◆ **What is being asked**:
Go through the entries below and copy each line containing the word "behind".

◆ **Records supplied**:
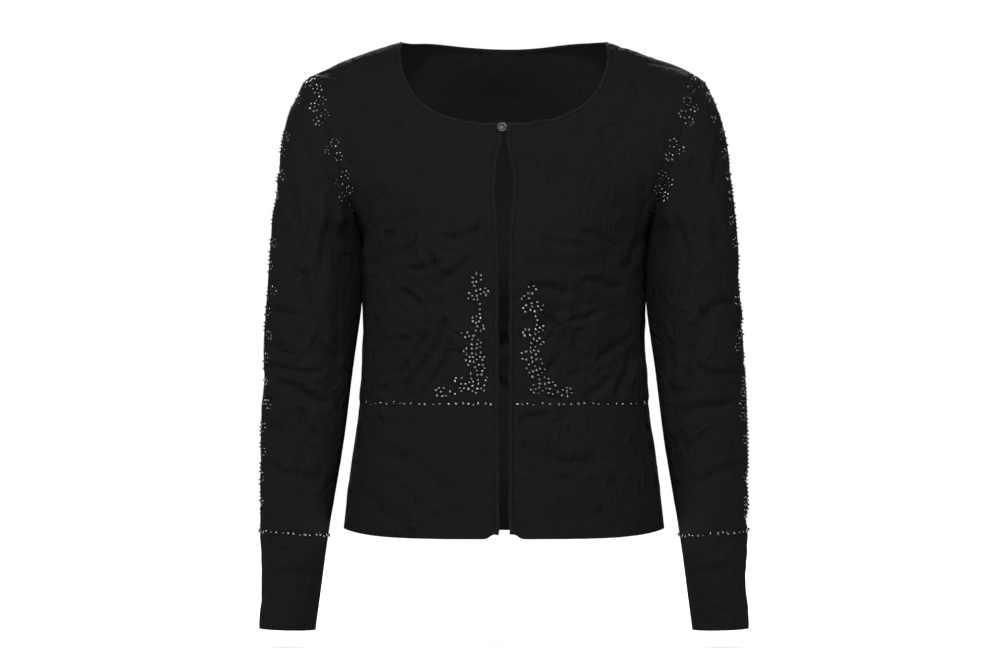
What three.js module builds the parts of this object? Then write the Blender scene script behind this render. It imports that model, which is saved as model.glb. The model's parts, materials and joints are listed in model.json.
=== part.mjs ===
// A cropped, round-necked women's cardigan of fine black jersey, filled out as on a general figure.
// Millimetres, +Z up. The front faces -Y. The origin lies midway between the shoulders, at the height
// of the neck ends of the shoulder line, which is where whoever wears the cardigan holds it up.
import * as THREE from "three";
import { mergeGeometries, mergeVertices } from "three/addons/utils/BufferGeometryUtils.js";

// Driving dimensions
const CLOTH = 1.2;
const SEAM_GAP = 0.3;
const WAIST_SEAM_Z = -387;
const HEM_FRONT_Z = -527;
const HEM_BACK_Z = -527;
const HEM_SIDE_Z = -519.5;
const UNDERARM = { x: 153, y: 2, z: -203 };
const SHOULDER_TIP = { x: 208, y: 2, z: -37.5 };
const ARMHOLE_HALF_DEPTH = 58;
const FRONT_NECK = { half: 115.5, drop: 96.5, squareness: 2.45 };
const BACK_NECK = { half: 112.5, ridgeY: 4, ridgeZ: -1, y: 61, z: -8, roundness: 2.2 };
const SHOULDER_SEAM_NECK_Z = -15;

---

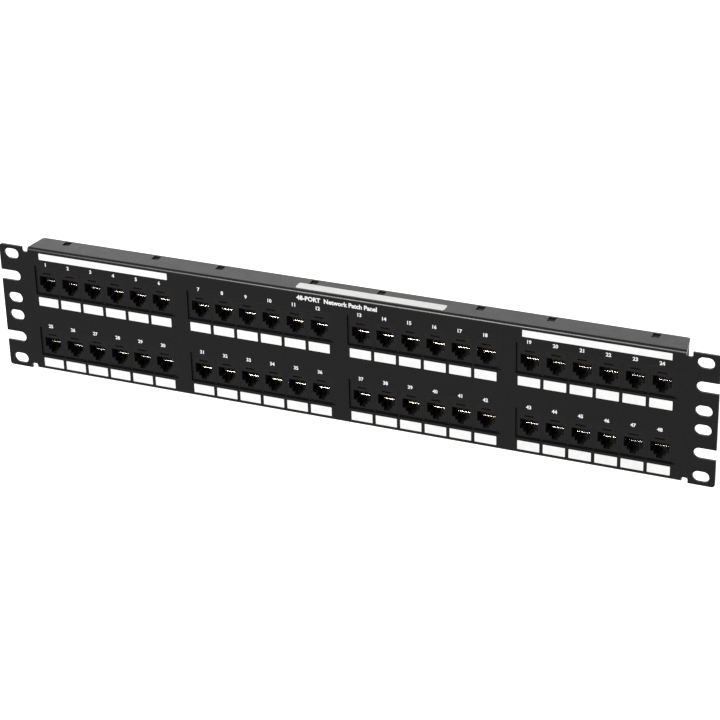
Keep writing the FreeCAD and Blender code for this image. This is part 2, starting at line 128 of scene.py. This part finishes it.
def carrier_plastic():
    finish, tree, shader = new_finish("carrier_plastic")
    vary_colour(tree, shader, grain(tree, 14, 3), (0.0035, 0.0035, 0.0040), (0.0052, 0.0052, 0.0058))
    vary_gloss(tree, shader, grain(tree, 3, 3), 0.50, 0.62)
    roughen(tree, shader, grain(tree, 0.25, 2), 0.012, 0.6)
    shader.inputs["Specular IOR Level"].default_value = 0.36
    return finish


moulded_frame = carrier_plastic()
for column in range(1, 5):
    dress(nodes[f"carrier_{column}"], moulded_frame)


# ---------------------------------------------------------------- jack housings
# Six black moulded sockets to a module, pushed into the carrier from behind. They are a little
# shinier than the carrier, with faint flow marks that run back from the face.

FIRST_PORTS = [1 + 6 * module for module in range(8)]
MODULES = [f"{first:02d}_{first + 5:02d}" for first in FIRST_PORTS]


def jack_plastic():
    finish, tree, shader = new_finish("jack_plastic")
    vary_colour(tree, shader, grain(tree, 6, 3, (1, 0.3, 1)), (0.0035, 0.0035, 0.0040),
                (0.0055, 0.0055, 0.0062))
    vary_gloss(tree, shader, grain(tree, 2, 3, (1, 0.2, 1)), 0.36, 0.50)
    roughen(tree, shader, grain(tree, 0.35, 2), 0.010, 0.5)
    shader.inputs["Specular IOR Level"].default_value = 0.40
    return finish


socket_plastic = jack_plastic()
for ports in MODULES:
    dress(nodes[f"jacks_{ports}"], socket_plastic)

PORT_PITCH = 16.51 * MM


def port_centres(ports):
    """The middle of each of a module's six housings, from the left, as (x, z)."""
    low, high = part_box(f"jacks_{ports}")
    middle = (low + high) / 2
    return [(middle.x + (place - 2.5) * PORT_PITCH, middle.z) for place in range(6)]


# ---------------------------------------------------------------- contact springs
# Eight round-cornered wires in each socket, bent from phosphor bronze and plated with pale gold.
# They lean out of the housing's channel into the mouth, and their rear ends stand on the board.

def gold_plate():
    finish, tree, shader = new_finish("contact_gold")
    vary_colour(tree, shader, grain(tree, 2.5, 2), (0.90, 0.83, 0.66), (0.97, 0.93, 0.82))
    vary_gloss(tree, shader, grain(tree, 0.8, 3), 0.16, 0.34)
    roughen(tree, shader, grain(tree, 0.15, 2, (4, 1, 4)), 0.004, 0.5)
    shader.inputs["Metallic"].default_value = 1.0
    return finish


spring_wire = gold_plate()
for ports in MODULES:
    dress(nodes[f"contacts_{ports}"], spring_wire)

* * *

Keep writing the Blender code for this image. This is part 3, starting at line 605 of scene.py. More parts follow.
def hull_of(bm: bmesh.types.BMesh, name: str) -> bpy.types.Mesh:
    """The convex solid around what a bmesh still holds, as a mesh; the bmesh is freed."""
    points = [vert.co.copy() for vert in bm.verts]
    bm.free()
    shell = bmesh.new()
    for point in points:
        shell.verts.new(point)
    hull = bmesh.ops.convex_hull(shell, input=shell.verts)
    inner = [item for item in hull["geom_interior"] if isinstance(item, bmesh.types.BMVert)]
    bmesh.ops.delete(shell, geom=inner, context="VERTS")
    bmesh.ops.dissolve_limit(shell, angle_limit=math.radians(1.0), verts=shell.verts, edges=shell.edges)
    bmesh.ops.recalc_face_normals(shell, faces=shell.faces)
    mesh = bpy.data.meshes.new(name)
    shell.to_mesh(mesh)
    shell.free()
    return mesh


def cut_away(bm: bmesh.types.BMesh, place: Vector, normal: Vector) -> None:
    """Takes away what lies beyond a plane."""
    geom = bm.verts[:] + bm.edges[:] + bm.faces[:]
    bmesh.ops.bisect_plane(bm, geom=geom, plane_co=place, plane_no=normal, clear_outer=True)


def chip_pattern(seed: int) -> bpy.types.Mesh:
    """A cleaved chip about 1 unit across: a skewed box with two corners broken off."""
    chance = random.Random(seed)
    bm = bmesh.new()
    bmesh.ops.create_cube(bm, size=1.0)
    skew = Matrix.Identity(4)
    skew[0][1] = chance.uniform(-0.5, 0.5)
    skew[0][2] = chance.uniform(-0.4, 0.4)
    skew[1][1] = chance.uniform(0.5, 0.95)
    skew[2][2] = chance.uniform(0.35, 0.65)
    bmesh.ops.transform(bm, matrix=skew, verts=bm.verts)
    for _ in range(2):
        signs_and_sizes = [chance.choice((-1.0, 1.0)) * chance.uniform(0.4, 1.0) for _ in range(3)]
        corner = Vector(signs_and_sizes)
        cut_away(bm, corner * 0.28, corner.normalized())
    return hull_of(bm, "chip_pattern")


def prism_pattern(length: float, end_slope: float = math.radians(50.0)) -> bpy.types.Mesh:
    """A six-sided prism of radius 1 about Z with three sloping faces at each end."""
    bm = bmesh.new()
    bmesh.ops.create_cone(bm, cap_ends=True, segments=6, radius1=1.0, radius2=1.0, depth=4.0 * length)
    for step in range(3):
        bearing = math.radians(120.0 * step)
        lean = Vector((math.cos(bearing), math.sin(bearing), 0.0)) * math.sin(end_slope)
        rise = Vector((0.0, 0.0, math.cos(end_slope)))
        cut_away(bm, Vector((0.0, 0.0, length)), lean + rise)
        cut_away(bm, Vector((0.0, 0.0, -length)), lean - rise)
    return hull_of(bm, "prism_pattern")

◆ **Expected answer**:
What three.js module builds the parts of this object? Then write the Blender scene script behind this render. It imports that model, which is saved as model.glb. The model's parts, materials and joints are listed in model.json.
# Six black moulded sockets to a module, pushed into the carrier from behind. They are a little